[AIM]
Reproduce exactly the lines from the one containing "make_panels()" through the one containing "if empty is", both included, and nothing else.

BEGIN PROVIDED DATA

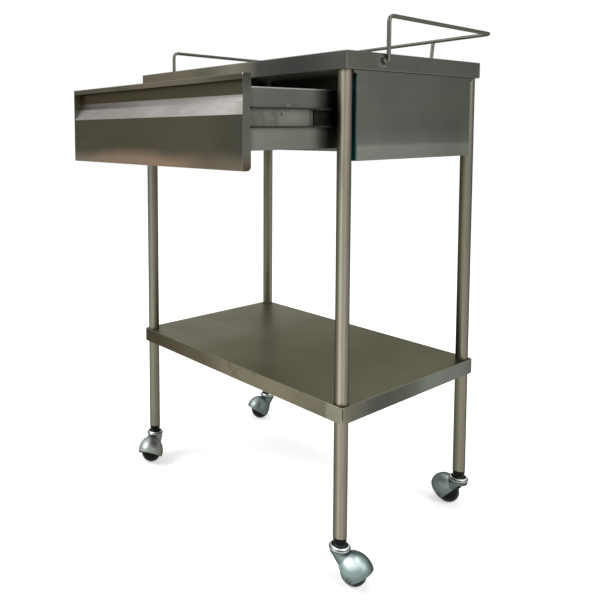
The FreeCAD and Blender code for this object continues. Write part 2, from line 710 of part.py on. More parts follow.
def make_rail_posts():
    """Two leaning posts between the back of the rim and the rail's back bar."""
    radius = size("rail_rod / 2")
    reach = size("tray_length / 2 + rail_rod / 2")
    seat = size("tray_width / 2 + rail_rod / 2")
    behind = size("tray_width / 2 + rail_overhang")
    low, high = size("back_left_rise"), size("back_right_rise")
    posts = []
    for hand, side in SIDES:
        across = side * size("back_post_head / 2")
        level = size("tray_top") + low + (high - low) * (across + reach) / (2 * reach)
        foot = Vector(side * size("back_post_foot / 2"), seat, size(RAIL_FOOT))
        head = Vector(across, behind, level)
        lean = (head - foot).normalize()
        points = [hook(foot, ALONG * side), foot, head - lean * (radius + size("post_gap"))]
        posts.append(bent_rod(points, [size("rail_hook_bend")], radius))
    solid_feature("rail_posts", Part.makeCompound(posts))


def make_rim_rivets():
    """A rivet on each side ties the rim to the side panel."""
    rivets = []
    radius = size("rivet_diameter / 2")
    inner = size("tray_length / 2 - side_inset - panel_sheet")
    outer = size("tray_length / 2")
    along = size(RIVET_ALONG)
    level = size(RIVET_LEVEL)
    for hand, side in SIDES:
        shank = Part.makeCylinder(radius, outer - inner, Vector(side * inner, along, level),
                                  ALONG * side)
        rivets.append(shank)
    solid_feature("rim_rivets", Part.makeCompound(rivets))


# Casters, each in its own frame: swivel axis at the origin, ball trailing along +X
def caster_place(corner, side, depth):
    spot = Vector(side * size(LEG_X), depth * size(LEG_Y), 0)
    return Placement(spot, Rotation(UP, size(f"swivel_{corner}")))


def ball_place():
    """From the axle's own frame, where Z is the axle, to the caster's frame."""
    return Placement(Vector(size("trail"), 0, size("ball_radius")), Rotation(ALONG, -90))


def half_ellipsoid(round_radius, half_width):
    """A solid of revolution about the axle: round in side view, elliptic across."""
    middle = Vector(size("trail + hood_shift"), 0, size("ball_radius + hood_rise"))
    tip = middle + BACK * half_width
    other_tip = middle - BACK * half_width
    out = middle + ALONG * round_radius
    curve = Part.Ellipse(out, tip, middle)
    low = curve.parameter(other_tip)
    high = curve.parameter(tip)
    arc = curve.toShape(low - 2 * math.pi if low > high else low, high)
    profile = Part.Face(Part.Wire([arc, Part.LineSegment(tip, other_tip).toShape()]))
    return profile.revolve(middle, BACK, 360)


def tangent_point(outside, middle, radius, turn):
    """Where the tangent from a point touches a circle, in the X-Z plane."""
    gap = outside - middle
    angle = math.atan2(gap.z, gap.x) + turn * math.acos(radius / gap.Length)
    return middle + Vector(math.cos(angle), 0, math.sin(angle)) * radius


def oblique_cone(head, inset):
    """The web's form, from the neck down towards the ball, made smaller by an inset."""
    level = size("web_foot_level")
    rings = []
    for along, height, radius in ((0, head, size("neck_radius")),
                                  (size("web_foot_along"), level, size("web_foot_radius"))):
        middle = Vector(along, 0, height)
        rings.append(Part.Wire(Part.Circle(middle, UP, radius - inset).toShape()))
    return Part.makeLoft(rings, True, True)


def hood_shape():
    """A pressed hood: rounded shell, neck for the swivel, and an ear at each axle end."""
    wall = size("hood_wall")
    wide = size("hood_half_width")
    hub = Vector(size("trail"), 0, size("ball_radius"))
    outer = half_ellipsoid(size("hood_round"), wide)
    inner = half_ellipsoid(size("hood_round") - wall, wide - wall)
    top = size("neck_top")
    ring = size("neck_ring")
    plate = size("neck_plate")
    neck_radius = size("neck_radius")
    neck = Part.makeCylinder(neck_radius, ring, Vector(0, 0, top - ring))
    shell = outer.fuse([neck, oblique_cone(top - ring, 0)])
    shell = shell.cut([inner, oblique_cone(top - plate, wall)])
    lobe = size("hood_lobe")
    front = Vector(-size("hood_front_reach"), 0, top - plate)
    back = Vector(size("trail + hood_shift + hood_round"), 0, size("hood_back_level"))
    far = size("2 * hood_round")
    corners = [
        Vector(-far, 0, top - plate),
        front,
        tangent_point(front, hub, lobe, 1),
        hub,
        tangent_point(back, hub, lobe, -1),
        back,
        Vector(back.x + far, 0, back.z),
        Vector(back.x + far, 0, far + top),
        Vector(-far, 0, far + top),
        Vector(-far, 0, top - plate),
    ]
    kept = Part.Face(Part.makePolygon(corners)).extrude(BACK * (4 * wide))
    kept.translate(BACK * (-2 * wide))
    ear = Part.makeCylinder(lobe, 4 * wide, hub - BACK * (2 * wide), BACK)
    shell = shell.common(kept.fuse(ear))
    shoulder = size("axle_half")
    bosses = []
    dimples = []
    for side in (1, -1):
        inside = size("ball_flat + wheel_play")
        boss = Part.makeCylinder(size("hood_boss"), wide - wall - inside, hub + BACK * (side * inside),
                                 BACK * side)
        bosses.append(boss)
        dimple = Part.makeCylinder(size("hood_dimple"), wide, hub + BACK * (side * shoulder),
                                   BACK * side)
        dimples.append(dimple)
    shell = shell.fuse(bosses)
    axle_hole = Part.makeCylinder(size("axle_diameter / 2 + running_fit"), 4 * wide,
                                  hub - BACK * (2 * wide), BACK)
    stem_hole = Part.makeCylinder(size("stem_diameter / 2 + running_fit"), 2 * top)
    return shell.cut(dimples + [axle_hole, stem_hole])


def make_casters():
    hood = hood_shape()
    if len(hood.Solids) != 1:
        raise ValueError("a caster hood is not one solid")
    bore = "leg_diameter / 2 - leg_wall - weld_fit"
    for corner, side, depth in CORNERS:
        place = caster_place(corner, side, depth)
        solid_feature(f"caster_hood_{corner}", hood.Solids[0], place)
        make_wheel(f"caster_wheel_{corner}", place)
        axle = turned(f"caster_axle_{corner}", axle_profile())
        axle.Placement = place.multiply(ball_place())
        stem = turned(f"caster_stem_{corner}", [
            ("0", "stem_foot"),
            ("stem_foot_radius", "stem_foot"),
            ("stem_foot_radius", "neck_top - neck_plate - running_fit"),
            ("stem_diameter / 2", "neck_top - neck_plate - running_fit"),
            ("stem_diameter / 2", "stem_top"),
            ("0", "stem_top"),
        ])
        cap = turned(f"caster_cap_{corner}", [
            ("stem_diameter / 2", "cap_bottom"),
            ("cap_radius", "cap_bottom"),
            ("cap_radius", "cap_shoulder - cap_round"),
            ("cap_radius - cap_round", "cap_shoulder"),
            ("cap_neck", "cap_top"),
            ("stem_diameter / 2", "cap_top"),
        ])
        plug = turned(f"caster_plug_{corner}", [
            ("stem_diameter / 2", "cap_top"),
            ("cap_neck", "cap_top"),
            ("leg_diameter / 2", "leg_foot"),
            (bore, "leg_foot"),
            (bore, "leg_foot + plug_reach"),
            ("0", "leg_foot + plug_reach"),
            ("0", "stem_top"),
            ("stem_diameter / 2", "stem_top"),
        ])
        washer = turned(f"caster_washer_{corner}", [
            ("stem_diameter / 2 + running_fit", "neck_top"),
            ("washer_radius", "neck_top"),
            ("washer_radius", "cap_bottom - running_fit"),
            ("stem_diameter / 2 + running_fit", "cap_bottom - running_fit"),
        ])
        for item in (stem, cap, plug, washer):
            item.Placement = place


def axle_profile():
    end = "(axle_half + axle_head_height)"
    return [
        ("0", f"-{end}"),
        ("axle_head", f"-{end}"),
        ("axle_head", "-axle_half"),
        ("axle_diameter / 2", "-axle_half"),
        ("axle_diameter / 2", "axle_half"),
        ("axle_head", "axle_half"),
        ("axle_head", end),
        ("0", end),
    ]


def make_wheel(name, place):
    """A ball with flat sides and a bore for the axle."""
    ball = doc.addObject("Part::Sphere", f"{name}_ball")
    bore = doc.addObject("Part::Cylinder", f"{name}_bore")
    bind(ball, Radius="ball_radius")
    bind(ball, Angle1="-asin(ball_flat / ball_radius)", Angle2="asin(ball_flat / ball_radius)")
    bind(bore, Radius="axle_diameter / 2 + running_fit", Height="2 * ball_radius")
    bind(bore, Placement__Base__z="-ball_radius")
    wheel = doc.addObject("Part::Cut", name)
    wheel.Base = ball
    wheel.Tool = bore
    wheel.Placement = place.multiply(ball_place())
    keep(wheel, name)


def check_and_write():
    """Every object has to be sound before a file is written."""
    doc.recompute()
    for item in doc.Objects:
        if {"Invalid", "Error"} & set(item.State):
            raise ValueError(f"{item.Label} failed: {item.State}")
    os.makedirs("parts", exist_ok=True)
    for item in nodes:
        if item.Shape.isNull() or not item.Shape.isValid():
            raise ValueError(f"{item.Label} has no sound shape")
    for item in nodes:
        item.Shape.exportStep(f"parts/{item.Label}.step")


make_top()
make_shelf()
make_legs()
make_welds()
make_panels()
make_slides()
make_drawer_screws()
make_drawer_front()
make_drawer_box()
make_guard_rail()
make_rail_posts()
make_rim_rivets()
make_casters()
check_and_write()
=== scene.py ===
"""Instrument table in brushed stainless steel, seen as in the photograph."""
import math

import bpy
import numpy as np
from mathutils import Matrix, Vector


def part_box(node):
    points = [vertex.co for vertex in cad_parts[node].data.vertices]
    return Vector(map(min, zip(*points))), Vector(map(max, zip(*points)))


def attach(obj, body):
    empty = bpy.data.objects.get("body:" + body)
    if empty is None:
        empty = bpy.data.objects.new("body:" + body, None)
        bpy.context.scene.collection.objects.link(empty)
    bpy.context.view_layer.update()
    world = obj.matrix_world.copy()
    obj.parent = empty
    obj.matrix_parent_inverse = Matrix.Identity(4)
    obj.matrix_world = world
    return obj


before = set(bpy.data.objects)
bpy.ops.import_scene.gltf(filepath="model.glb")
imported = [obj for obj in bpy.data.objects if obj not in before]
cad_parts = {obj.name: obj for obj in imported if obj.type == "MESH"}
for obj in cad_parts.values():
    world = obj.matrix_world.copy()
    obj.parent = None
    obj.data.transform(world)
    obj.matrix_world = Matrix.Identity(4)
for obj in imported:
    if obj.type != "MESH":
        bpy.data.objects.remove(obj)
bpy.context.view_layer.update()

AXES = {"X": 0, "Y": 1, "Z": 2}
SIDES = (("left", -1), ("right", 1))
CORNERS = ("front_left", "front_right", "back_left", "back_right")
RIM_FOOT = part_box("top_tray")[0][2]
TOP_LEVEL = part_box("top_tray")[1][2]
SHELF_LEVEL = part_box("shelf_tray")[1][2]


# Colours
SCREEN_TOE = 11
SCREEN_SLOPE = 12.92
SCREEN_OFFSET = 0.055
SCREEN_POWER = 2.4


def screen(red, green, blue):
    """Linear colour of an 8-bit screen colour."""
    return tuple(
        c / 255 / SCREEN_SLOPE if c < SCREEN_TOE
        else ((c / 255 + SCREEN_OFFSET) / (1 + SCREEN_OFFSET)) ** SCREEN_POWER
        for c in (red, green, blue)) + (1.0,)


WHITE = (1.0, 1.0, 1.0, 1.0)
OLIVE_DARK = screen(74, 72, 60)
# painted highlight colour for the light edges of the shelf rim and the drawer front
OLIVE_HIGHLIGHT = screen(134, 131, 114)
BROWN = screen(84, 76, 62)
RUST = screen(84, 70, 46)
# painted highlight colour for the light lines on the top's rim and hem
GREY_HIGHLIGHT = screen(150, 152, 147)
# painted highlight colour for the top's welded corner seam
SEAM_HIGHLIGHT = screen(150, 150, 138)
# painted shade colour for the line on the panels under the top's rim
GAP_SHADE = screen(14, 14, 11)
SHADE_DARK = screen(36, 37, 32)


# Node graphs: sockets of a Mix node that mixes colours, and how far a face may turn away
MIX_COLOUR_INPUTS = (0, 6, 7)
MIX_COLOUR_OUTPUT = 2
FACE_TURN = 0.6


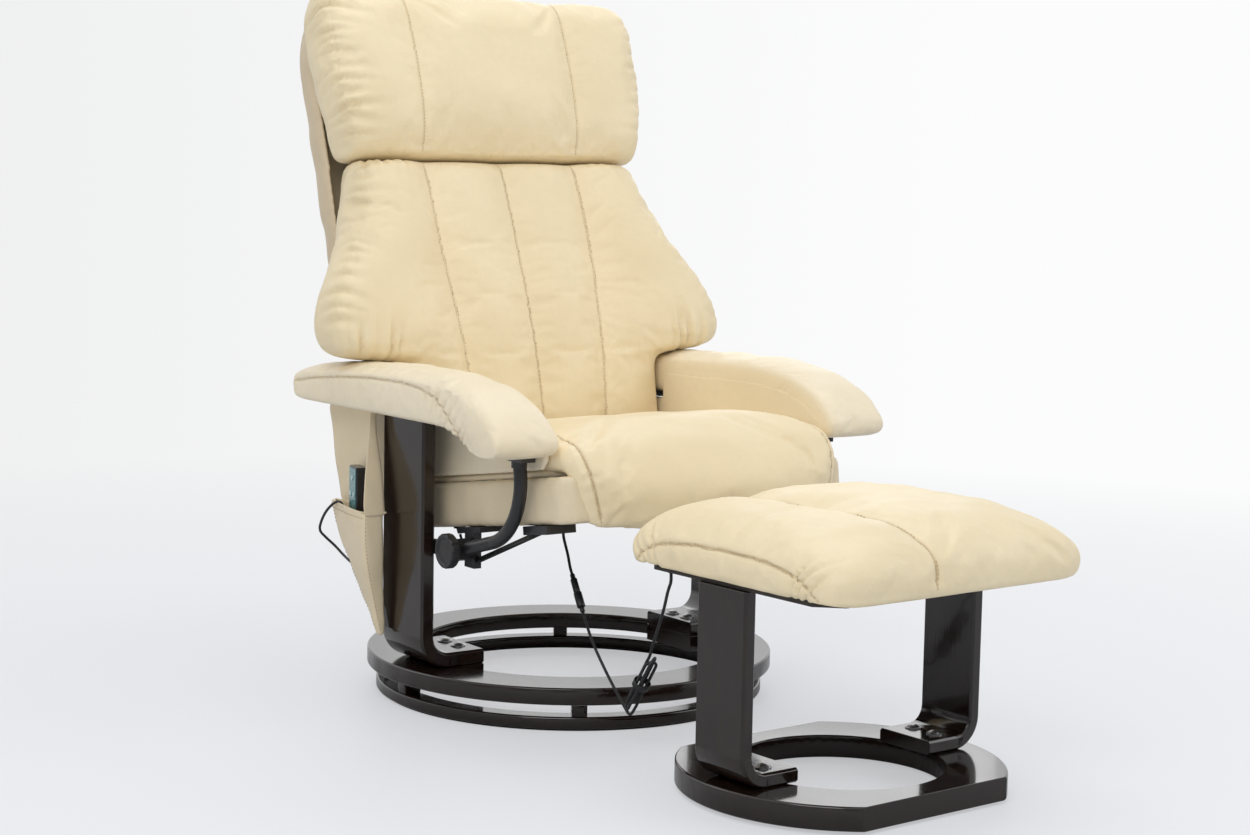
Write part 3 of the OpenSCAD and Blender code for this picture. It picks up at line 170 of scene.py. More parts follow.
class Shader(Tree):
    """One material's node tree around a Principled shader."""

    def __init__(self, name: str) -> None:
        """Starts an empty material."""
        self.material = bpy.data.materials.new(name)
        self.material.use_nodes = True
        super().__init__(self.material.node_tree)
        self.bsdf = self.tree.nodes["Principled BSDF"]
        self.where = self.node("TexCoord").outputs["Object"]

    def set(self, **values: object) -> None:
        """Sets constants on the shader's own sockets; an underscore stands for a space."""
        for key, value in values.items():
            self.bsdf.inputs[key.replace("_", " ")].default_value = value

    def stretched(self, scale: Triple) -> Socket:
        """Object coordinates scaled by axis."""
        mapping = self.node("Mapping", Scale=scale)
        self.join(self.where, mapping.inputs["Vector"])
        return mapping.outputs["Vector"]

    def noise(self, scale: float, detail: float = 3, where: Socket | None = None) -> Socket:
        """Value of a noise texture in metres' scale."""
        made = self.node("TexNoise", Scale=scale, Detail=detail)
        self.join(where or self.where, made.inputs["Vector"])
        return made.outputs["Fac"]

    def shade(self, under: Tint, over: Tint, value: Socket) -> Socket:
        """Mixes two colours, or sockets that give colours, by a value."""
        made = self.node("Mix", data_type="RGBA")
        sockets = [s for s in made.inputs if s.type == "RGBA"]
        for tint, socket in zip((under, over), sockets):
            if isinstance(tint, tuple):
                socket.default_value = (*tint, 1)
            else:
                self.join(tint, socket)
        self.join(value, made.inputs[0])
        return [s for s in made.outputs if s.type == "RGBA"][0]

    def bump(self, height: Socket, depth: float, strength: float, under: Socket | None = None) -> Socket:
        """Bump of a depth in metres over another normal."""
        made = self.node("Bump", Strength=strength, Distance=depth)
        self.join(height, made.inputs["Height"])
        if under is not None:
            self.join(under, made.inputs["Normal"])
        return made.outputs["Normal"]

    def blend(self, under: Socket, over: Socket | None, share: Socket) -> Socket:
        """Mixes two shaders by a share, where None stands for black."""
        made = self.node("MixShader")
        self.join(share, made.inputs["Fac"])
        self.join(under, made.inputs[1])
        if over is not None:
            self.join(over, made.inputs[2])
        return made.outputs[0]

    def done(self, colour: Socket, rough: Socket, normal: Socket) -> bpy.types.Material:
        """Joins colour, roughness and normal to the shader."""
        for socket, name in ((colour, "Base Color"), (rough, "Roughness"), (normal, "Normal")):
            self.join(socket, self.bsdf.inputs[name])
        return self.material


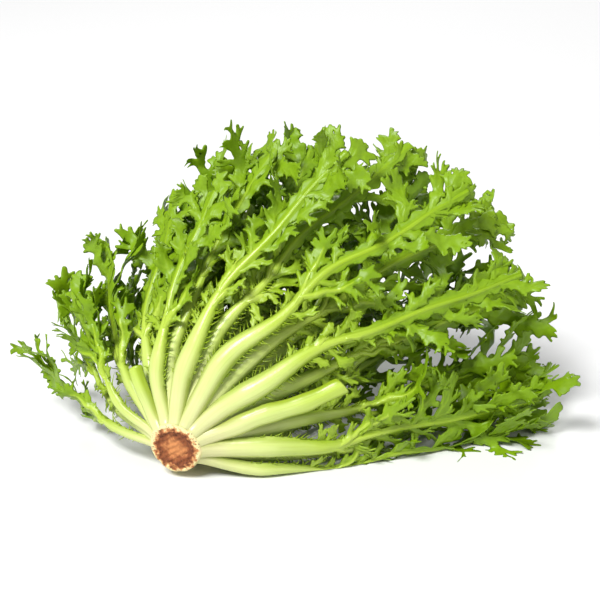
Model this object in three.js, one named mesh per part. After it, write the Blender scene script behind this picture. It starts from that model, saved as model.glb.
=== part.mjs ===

END PROVIDED DATA

[RESULT OF THE TASK]
make_panels()
make_slides()
make_drawer_screws()
make_drawer_front()
make_drawer_box()
make_guard_rail()
make_rail_posts()
make_rim_rivets()
make_casters()
check_and_write()
=== scene.py ===
"""Instrument table in brushed stainless steel, seen as in the photograph."""
import math

import bpy
import numpy as np
from mathutils import Matrix, Vector


def part_box(node):
    points = [vertex.co for vertex in cad_parts[node].data.vertices]
    return Vector(map(min, zip(*points))), Vector(map(max, zip(*points)))


def attach(obj, body):
    empty = bpy.data.objects.get("body:" + body)
    if empty is None:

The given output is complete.